The point is that the people who vote on "social issues" do so because they have lost all faith that any political parties/candidates will redress their legitimate grievances regarding economic justice.
They have given up hope in economic justice as a political goal but retain confidence in politics to reflect their "social agenda."
"I don't need a gun because I'm bitter. I've been hunting since I was 17."
Who says you need a gun because you're bitter?
Really, who the hell is saying this?
"I don't need God because I'm bitter. My family has always taught respect for the Lord and how to find peace through God."

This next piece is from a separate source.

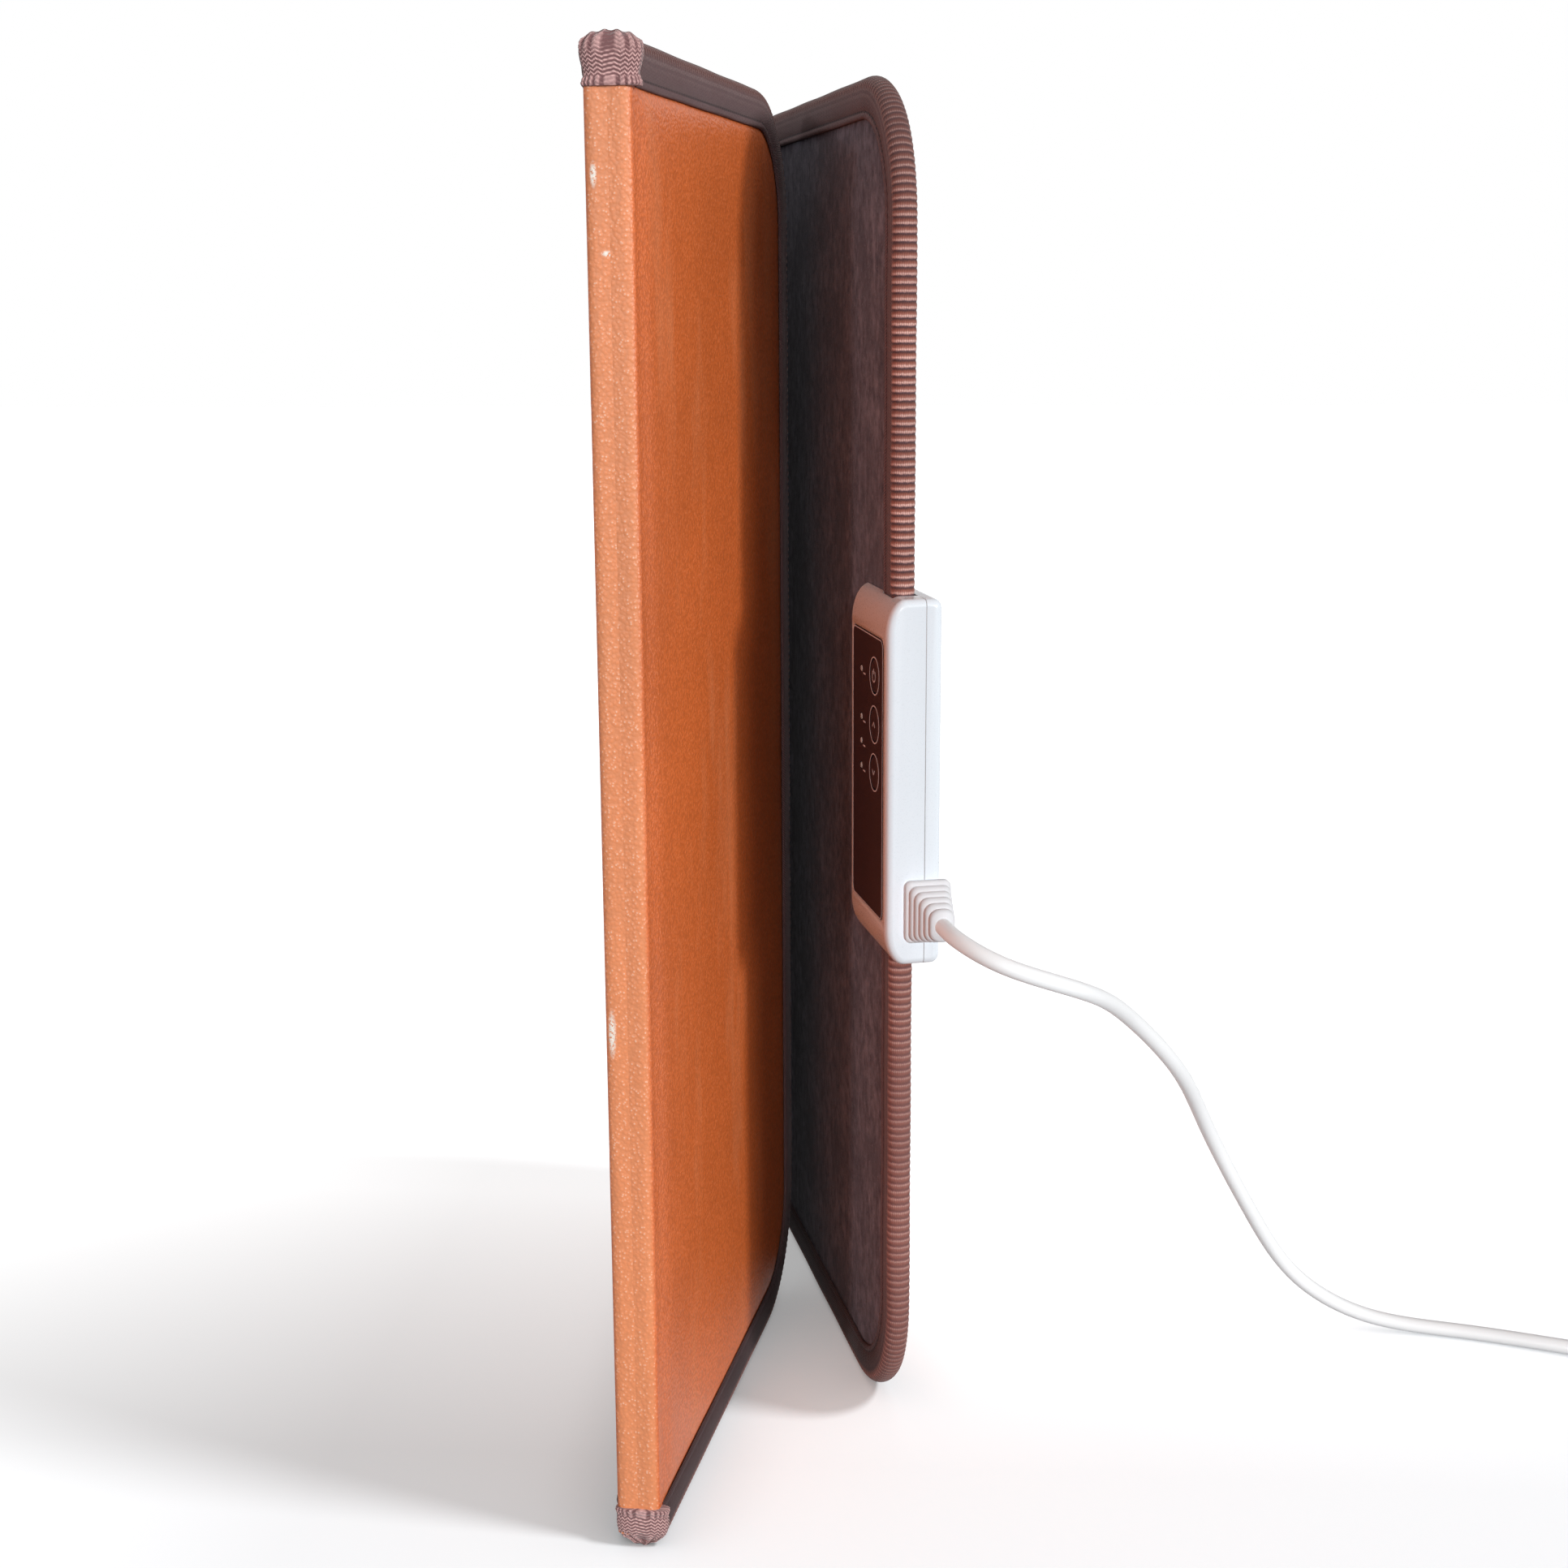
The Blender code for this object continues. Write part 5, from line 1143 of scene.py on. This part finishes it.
def spine_cap(name, place, direction, width, top_end, body, node, seed):
    """A gathered cap. Rows run from the flared skirt up to the crown; columns go round it."""
    given = np.arange(len(CAP_PROFILE))
    fine = np.linspace(0, given[-1], CAP_ROWS)
    height, swell = (np.interp(fine, given, CAP_PROFILE[:, k]) for k in (0, 1 if top_end else 2))
    if not top_end:
        height = height * (TAPE - 0.1 * MM) / height[-1]
    half_s = width / 2 + 1.5 * MM + np.maximum(swell, -width / 2 - 1.4 * MM)
    half_y = np.maximum(2.6 * MM + swell * 0.7, 0.02 * MM)
    angle = np.linspace(0, 2 * math.pi, CAP_COLUMNS + 1)
    c, s, power = np.cos(angle), np.sin(angle), 2 / 3.2
    unit_s, unit_y = np.sign(c) * np.abs(c) ** power, np.sign(s) * np.abs(s) ** power
    rng = np.random.default_rng(seed)
    tuck = sum(rng.uniform(0.5, 1) * np.cos(k * angle + rng.uniform(0, 6.28)) for k in (5, 8, 13))
    tall = (height / height[-1])[:, None]
    way_round = angle / (2 * math.pi) * (2 * (width + 8 * MM))
    head, skirt = (np.cos(2 * math.pi * way_round / length) for length in (HEAD_GATHER, SKIRT_GATHER))
    gather = tuck * (0.05 * MM + 0.16 * MM * ease(tall, 0.60, 0.95))
    gather = gather + head * 0.26 * MM * (ease(tall, 0.55, 0.85) * (1 - ease(tall, 0.9, 1.0)))
    gather = gather + skirt * 0.16 * MM * (1 - ease(tall, 0.12, 0.24))
    zig = ZIG * (1 - np.abs((way_round / ZIG) % 2 - 1))
    weave = np.sin(2 * math.pi * (height[:, None] + 0.8 * zig) / ROW) * 0.08 * MM
    flat = gather + weave * ease(tall, 0.0, 0.05) * (1 - ease(tall, 0.86, 0.97))
    x = unit_s * (half_s[:, None] + flat)
    y = unit_y * (half_y[:, None] + flat) - 1.25 * MM
    bumps = 0.30 * np.cos(2 * math.pi * x / (3.9 * MM) + seed) - 0.012 * (x / MM + 1.0) ** 2
    lift = height[:, None] + bumps * MM * ease(tall, 0.6, 1.0) * ease(tall, 0.5, 1.0)
    z = HEIGHT - TAPE + lift if top_end else np.maximum(TAPE - lift, 0.05 * MM)
    grid = stack(direction * (width / 2 + x + CAP_LEAN), y, z)
    ends = [np.broadcast_to(row.mean(1, keepdims=True), row.shape) for row in (grid[:1], grid[-1:])]
    grid = np.concatenate([ends[0], grid, ends[1]])
    uv = stack(way_round, np.concatenate([[0], height, [height[-1]]])[:, None])
    made = grid_piece(name, in_row(place, grid), uv, closed=True, smooth=70.0)
    dress(made, "gathered_tape", body, (node,))


SPINES = (("left", SPINE_L, -1, LEFT_SPINE), ("right", SPINE_R, 1, RIGHT_SPINE))
for side, place, direction, width in SPINES:
    for end, top_end, seed in (("top", True, 3), ("bottom", False, 5)):
        name, node = f"{side}_cap_{end}", f"{side}_spine_cap_{end}"
        spine_cap(name, place, direction, width, top_end, f"{side}_spine", node, seed)

# %% [markdown]
# Inside each fold the felt dips into the corner between panel and spine. Four narrow webs
# follow that dip.

# %% Spine felt and webs
WEB = np.array([
    (7.6, 6.05), (6.9, 5.9), (6.3, 5.3), (5.9, 4.5), (5.3, 3.9), (4.5, 3.6), (3.8, 3.75), (3.2, 4.3),
    (2.9, 5.2), (2.8, 6.3),
]) * MM
WEB_PANEL, WEB_SPINE = (6.3 * MM, 4 * MM), (3.2 * MM, 4 * MM)  # two points near the fold, each as (along the panel, along the spine)


def felt_web(name, place, into_panel, into_spine):
    """A felt strip in a fold's corner: a smooth line in plan, (along the panel, along the spine)."""
    fold, d, s = place[0][:2], into_panel[:2], into_spine[:2]
    section = resampled(smooth_route(WEB), 0.45 * MM)
    plan = fold + section[:, :1] * d + section[:, 1:] * s
    z = even_points(TAPE * 0.5, HEIGHT - TAPE * 0.5, 6 * MM)[:, None]
    grid, uv = stack(plan[:, 0], plan[:, 1], z), stack(length_along(section), z)
    made = sheet_piece(name, grid, WEB_WALL, (*(d + s), 0), uv, smooth=70.0)
    dress(made, "grey_felt", None)
    start, end = (fold + d * along + s * out for along, out in (WEB_PANEL, WEB_SPINE))
    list(start)
    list(end)
    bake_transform(made)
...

That's great! What's that have to do with anything? No one's saying you need God because you're bitter.
Fair enough.
"In one slip of the tongue Obama just completely blew any prospect of even picking up five or six states. And his prospects were pretty slim anyway."
Evidence?
May I invite anyone who uses this word to explain to me what it means?
Or does it just mean someone who prefers orange juice to coffee, or prefers latte to coffee or drives a volvo or not only acquires an education, but doesn't go about pretending otherwise?
Really, I just can't believe that after the long history of Republicans bashing intellectuals and elitists, etc., that anyone even remotely liberal or progressive would hurl around "elitist" in such an uncritical way.
It's rather reprehensible, actually.
After all we've been through with good ol' blue collar, let's-have-a-beer-together GWB and Cheney and anyone has the stones to call Obama an elitist?
Fucking Opposite Day, man.
What's the difference between bitter and disaffected?
Sorry, I see you discuss it...
Because it's her MO. She's seen how effective the tactics of Rove and Atwater have been and she's just cynical enough to appropriate them herself.
This is what Power meant when she said she was a monster and would stoop to anything.
If Clinton believed she could score political points by referring to "welfare queens," believe me, she would.
She's amoral.
From wiki: "After the war, he began what was to prove to be a very successful career in the textile supply industry, starting with Rodrik Fabrics, a drapery fabric business located in Chicago's famous Merchandise Mart building.[2] He later opened a fabric print plant building on the North Side.[2]
The Rodhams had three children: Hillary (born 1947), Hugh (born 1950), and Tony (born 1954). In 1950, they moved to the more affluent Chicago suburb of Park Ridge, Illinois.[2] The family still maintained ties to Scranton; all three children were christened there, and they spent summers at a cottage overlooking Lake Winola located in Overfield Township, Pennsylvania in the nearby Pocono Mountains,[4][2] that he and his father had built themselves in 1921.[5]"
Is this what you call a "modest" background?
"Think of the most depressed day you every had. How would you feel if someone came along and told you that you were just being bitter and that they things you were clinging to were not really valid or were like a life raft losing air in a choppy sea?"
Obama didn't say "just being bitter." Where do you get this dismissive condescension? He's offering an explanation. You may or may not agree with that explanation, but I don't see where you're getting that he's trying to say anything is invalid.
He even said that it's perfectly understandable and in fact, human to respond thus.
Perhaps you should take a step back?